Well, if you read Thee's memo closely, county government can afford to keep e-mails for more than three years - if it chooses to: "Please do store e-mail that needs to be maintained beyond three years electronically in one of two methods ... ."

So, if it approves this new policy, the Scott County Board of Supervisors will be enabling a double set of books, so to speak. The public could request a copy of a communication older than three years old, but it would never actually know whether that communication was stored in one of the ways Thee recommends.

Who decides what should be stored and not stored? And what are the criteria?

While staff may have a communication more than three years old, it can claim it was destroyed as part of this policy you are being asked to approve on December 19.

Please table this vote, and require staff to provide answers to questions such as these:

• What is the cost of storing data older than three years old?
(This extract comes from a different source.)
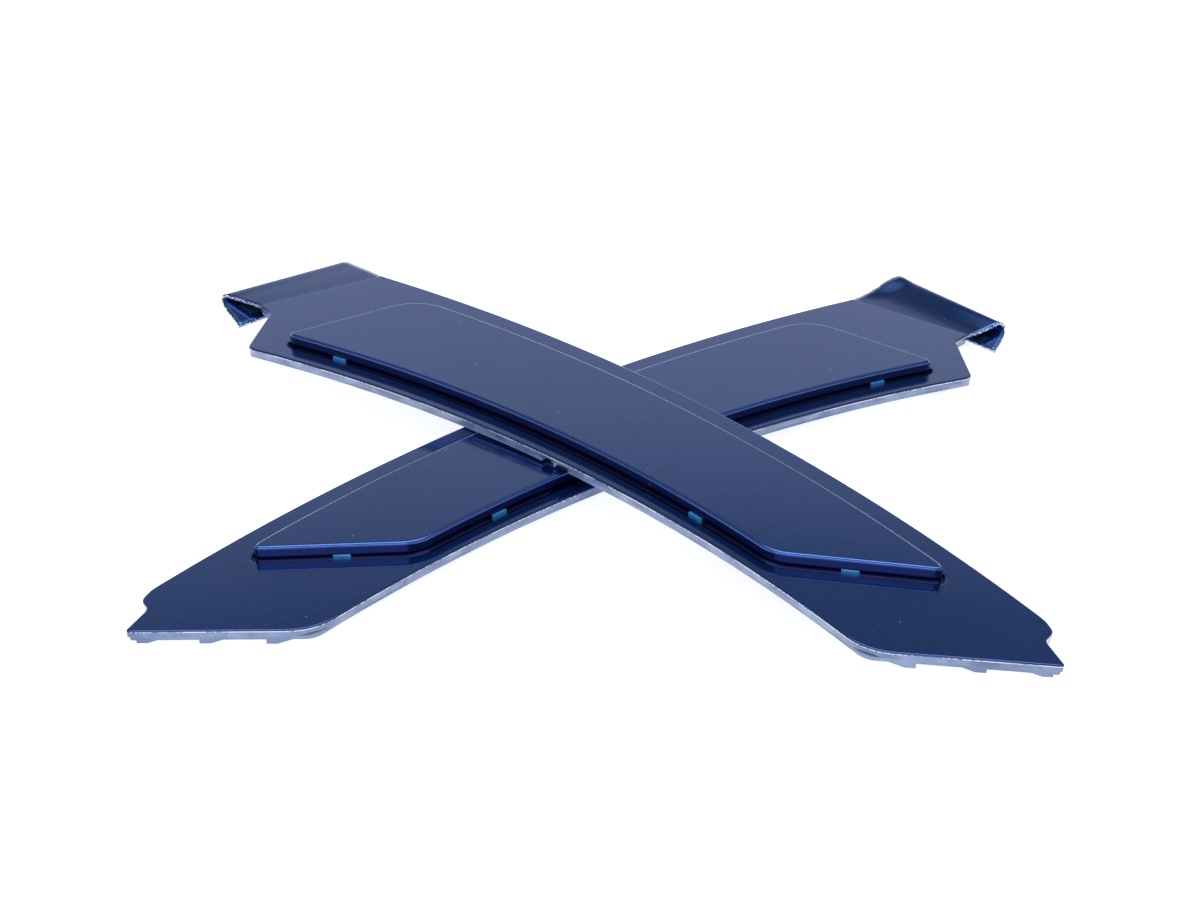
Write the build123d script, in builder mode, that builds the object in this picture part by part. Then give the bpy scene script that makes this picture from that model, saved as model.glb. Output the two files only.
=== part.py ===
# A handed pair of long, curved trim covers, lying crossed on a flat surface.
# Each strip is a painted cover with a folded hook at one end, a raised insert that
# stands in a recess with a shadow gap around it, and a moulded carrier underneath
# with three feet below its diagonal end. The lower strip stands on the surface and
# the upper strip, its mirror image, lies across it.
# Millimetres, +Z up. The origin is on the surface, in the middle of the pair.
from build123d import *
import math
import os

os.makedirs("parts", exist_ok=True)

# ---------------------------------------------------------------- driving sizes
length = 400.0              # crease at the hook to the tip of the wide end
half = length / 2
arch_radius = 10400.0       # the strip's slight lengthwise arch
crown_x = 173.0             # where the arch is highest, from the crease

skin = 1.8                  # thickness of the cover's top
cover_wall = 2.2            # thickness of the cover's side wall
cover_depth = 2.8           # top of the cover down to the edge of its wall
recess_depth = 1.5          # floor of the insert's recess, below the top
shadow_gap = 2.0            # gap between the insert and its recess
insert_height = 5.5         # the insert's top above the cover's top
insert_skin = 2.0
top_round = 0.6             # rounding of the cover's top edge
insert_round = 1.1          # rounding of the insert's top edge
tray_floor = 1.7            # thickness of the recess floor

part_gap = 0.12             # between pieces of one strip that touch
carrier_inset = 0.5         # the carrier's rim stands this far inside the wall
carrier_rim = 3.0           # width of the rim
carrier_plate = 0.9         # thickness of the plate
carrier_bottom = 4.4        # top of the cover down to the carrier's underside
opening_size = (20.0, 26.0)
opening_corner = 4.0
opening_places = (95.0, 130.0, 265.0, 300.0)
opening_middle = 22.0

foot_depth = 6.5            # top of the cover down to the feet
foot_width = 3.8            # along the diagonal edge
foot_slope = 7.0            # how far the slanted side runs out
foot_setback = 1.2          # from the diagonal edge to the feet
foot_length = 6.0
foot_places = (63.0, 41.0, 17.5)    # along the diagonal edge, from its front corner
foot_row = 378.0            # the feet stand about here, from the crease

hook_sheet = 1.3            # thickness of the folded hook
lip_front = -19.6           # the front end of the lip's tip, across the strip
lip_back = 47.0
lip_overhang = 0.5          # the lip's front end stands this far out at the fold
pad_thickness = 0.9
pad_gap = 0.25              # between the pad and the ramp that it lines
pad_margin = 2.0            # from the pad to the ends of the hook

window_upper = {"length": 6.0, "depth": 4.2, "top": 1.5}
window_lower = {"length": 7.0, "depth": 3.4, "top": 2.2}
window_overlap = 1.0        # a window's cut starts this far outside the wall
window_bottom = 5.0
front_window_places = (185.2, 192.6)    # of the upper and the lower window
back_window_places = (205.2, 212.6)
edge_clip_length = 6.6
edge_clip_thickness = 1.2
edge_clip_inset = 1.0
edge_clip_top = 2.3
edge_clip_bottom = 4.2

tab_length = 6.5            # the insert's snap tabs
tab_proud = 0.9
tab_top = 1.4
front_tab_places = (67.5, 256.0)
back_tab_places = (110.0, 290.0)
diagonal_tab_share = 0.45   # of the way along the insert's diagonal edge

screw_radius = 1.3
screw_head_radius = 2.6
screw_head = 1.3
screw_clearance = 0.1
screw_places = ((60.0, -4.0), (60.0, 28.0), (112.5, 22.0), (282.5, 22.0), (322.0, 20.0))
tape_thickness = 0.8
tape_width = 8.0
tape_runs = (((74.0, 1.0), (140.0, 7.0)), ((74.0, 47.0), (140.0, 52.5)),
             ((256.0, 48.0), (330.0, 38.5)), ((262.0, 0.0), (316.0, -5.5)))
buffer_radius = 3.0
buffer_height = 2.4
buffer_places = ((38.0, -27.0), (28.0, 42.0))
stuck_gap = 0.02            # between the carrier and what is stuck below it

lower_yaw = 38.1            # plan angle of the strip that stands on the surface
upper_yaw = -43.9
upper_pitch = 0.84          # the upper strip dips towards its wide end
rest_gap = 0.45             # between the upper strip and the insert it lies on
lower_centre = (4.7, -12.0)
upper_centre = (-3.8, -24.8)
stack_centre = (6.35, 6.21)         # middle of the pair, from the point between the crossing

far = 120.0                 # longer than any piece is wide
deep = 10.0                 # deeper than any piece reaches below the cover's top
hook_sweep_past = 6.0       # the hook is modelled this far past its ends, and cut back

# The pair's plan, as points from the crease (x) and across the strip (y).
front_corner = (29.5, -37.2)
front_middle = (190.0, -8.9)
diagonal_corner = (348.0, -20.8)
tip = (400.0, 20.6)
step_outer = (387.6, 27.6)
step_inner = (387.0, 34.0)
step_back = (381.5, 37.4)
back_middle = (200.0, 63.7)
crease_back = (15.5, 50.3)
crease_front = (0.0, -8.0)
notch_corner = (9.5, -9.3)

# The hooks: a ramp from the crease to the rim, a fold, and a lip that comes back below.
# The lower strip's ramp is bent up; the upper one's is nearly flat.
lower_hook = {
    "rim_front": (-15.5, -13.2), "rim_back": (-14.0, 48.8), "rise_front": 3.5, "rise_back": 3.8,
    "fold_out": 3.8, "fold_drop": 4.6, "tip_front": -6.0, "tip_back": -2.0, "tip_depth": 6.7,
}
upper_hook = {
    "rim_front": (-19.5, -13.5), "rim_back": (-8.5, 48.6), "rise_front": 0.8, "rise_back": 0.3,
    "fold_out": 1.8, "fold_drop": 3.2, "tip_front": -1.0, "tip_back": 3.0, "tip_depth": 7.8,
}

insert_hook_front = (39.5, -23.6)
insert_front_middle = (170.0, -1.2)
insert_front_corner = (294.5, -5.0)
insert_tip = (345.5, 31.4)
insert_back_middle = (200.0, 48.9)
insert_back_corner = (54.6, 39.2)

front_edge = (front_corner, front_middle, diagonal_corner)
back_edge = (step_back, back_middle, crease_back)
insert_front_edge = (insert_hook_front, insert_front_middle, insert_front_corner)
insert_back_edge = (insert_tip, insert_back_middle, insert_back_corner)
cover_corners = ((front_corner, 3.0), (diagonal_corner, 9.0), (tip, 1.6), (step_outer, 1.5),
                 (step_inner, 2.0), (step_back, 1.5))
insert_corners = ((insert_hook_front, 3.0), (insert_front_corner, 14.0), (insert_tip, 3.0),
                  (insert_back_corner, 14.0))
band_ends = (-60.0, 460.0)  # the arched bands run past both ends of a strip


def arch_drop(x):
    """How far the arched top lies below its crown, x from the crease."""
    return (x - crown_x) ** 2 / (2 * arch_radius)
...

How is that being measured?

• What are the particular topics of FOIA requests and litigation that Thee references in her memo that are part of the rationale for this e-mail destruction?

• Is it the Board of Supervisors' role/duty/place to thwart the public's access to the record, behavior, and communications of government?

Lastly, I offer at no charge or cost to the county or the taxpayers the service of storing the e-mail data that Thee would have you destroy. I am certain that additional members of the local media would be interested in a collaboration to ensure that such information is not destroyed and is available to the public.

Please table this policy change vote at your December 19 meeting and seriously reconsider the documented motivations behind an effort to make county government less accessible to the public.